There were a lot of private property owners already when the area became a park in 1980. The federal government bought up some of the land but most of it has remained in private hands. McCarthy is an area where most of the land is privately owned. There are a few hotels near the end of the road. At the end of the road there are two foot bridges you have to cross to get to "downtown" McCarthy, which is a tiny little town with no paved roads and a small number of mostly rundown buildings that house a couple hotels, a couple restaurants, some private homes and some tourist services, such as companies offering flight-seeing tours or guide services.
Four or five miles further down the road is Kennicott. There was a copper mine in Kennicott that closed in the 1930's. Most of the buildings in town are from the mining days but there is some newer construction. Many of them are owned by the park but there are a number in private hands there as well.
There's a Visitor Center outside the park. I stopped in there and found out that one of the bridges on the way to McCarthy is undergoing emergency repairs and is closed from 9pm until 9am. Since it was nearly 6:00 I needed to hurry. I'm sure glad I didn't stop much on the way there or I would have been in trouble.
I made it over the bridge before 9:00 and found my hotel. Actually, hotel isn't the most appropriate word. It's actually a collection of cabins that don't have electricity or running water. There's a bathroom in a common area that also has a kitchen and electricity.

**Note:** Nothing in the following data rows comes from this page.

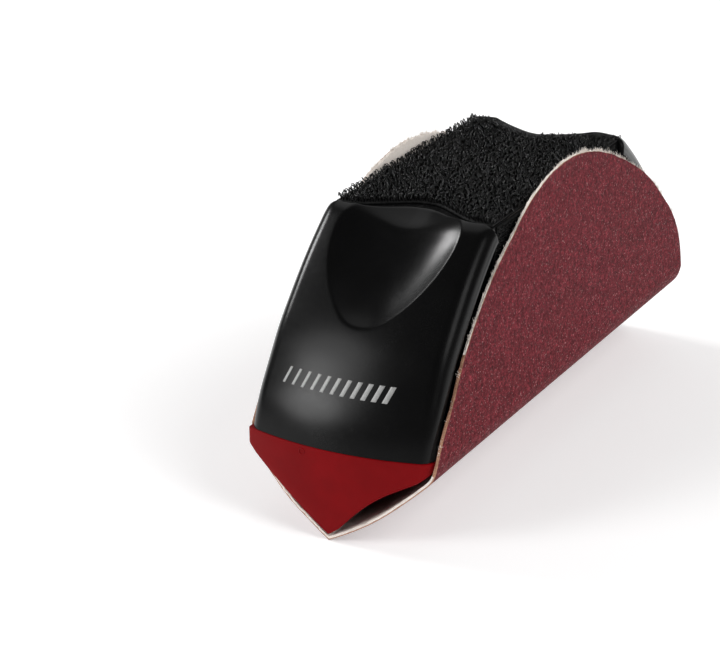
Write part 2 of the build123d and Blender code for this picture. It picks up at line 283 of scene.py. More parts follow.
def satin_red():
    m, nt, b, v = material("satin_red_profile")
    cloud = tex_noise(nt, v, 70, 4, 0.6)
    fine = tex_noise(nt, v, 2600, 4, 0.6)
    nt.links.new(ramp(nt, cloud.outputs["Fac"], [(0.25, lin(106, 1, 5)), (0.55, lin(116, 2, 7)), (0.85, lin(128, 3, 10))]), b.inputs["Base Color"])
    nt.links.new(maths(nt, "ADD", maths(nt, "MULTIPLY", fine.outputs["Fac"], 0.22), 0.26), b.inputs["Roughness"])
    b.inputs["Specular IOR Level"].default_value = 0.07
    c = bump(nt, b, fine.outputs["Fac"], 0.00002, 0.7)
    wave = tex_noise(nt, v, 160, 3)
    bump(nt, b, wave.outputs["Fac"], 0.00004, 0.4, c)
    return m


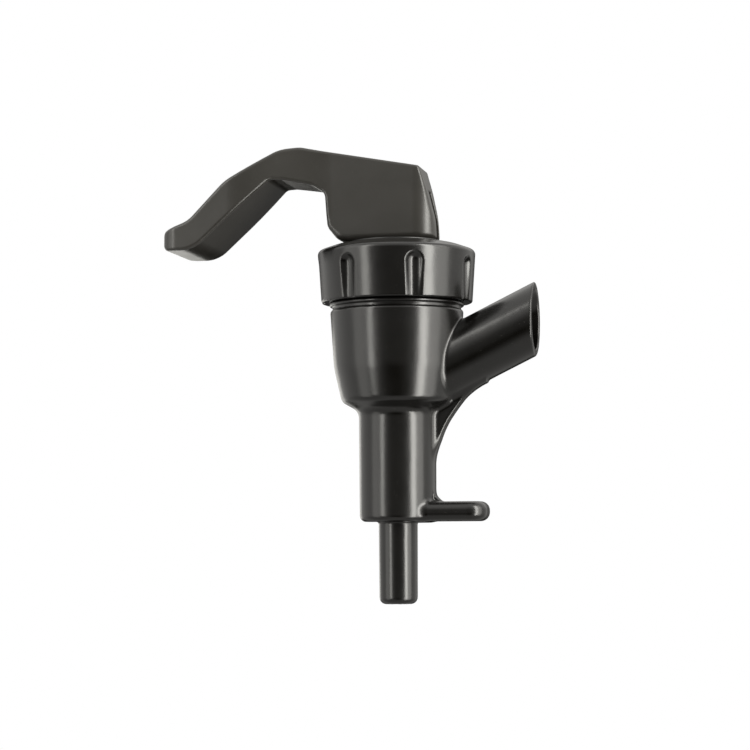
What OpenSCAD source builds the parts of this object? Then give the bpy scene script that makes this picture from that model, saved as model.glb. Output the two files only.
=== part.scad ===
// Plastic drinks faucet: a press-down lever lifts a stem off its seat.
// Upright valve axis is Z; the origin is the mouth of the spout; the inlet leans up toward +X
// and the lever reaches out toward -X.

/* [Spout and lower tube] */
// Spout outside diameter
spout_d = 9.6; // [8:0.1:11]
// Spout bore diameter
spout_bore_d = 5.8; // [4:0.1:7]
// Spout length below the lower tube
spout_l = 20.4; // [14:0.2:30]
// Lower tube outside diameter
tube_d = 19.2; // [18:0.1:22]
// Length of the lower tube up to the shoulder of the barrel
tube_l = 25.8; // [22:0.2:34]
// Bore below the valve seat
outlet_bore_d = 13.6; // [11:0.1:14.2]

/* [Barrel] */
// Barrel diameter at its top edge
barrel_d = 33.2; // [32.4:0.1:36]
// Height of the barrel from shoulder to top edge
barrel_l = 27.1; // [25:0.1:34]
// Wall of the barrel
barrel_wall = 2.6; // [2:0.1:3]
// Height of the threaded neck above the barrel
neck_l = 8.7; // [8:0.1:11]

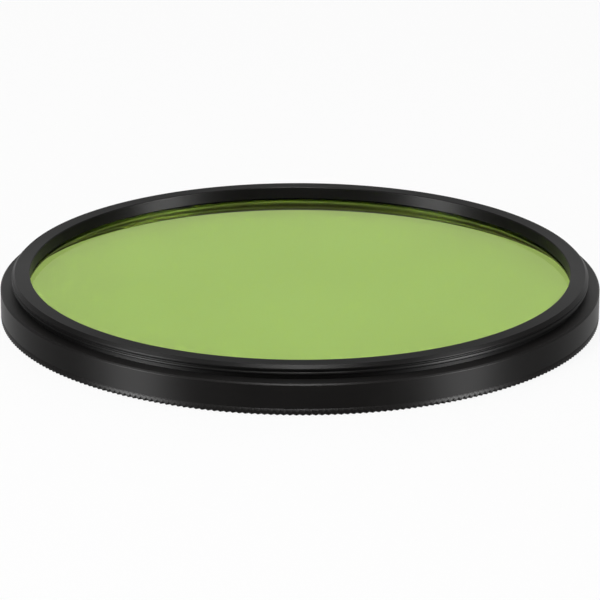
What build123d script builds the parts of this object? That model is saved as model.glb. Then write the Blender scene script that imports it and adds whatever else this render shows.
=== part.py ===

After seeing my room I walked over the bridges to the town of McCarthy. It's certainly a motley collection of buildings but the town has an interesting atmosphere. It reminded me in some ways of the Christiania section of Copenhagen and also of Key West in some ways. I wandered around town and wound up talking to a number of people until after dark. I then needed to find my way back up the rain-soaked dirt road with puddles everywhere to my lodge. Normally, it's been reasonably light at 11:30 since I've been in Alaska but I guess the combination of the later date, being further south and the heavy cloud cover all worked against me. I eventually made it back to my cabin with only slightly wet feet.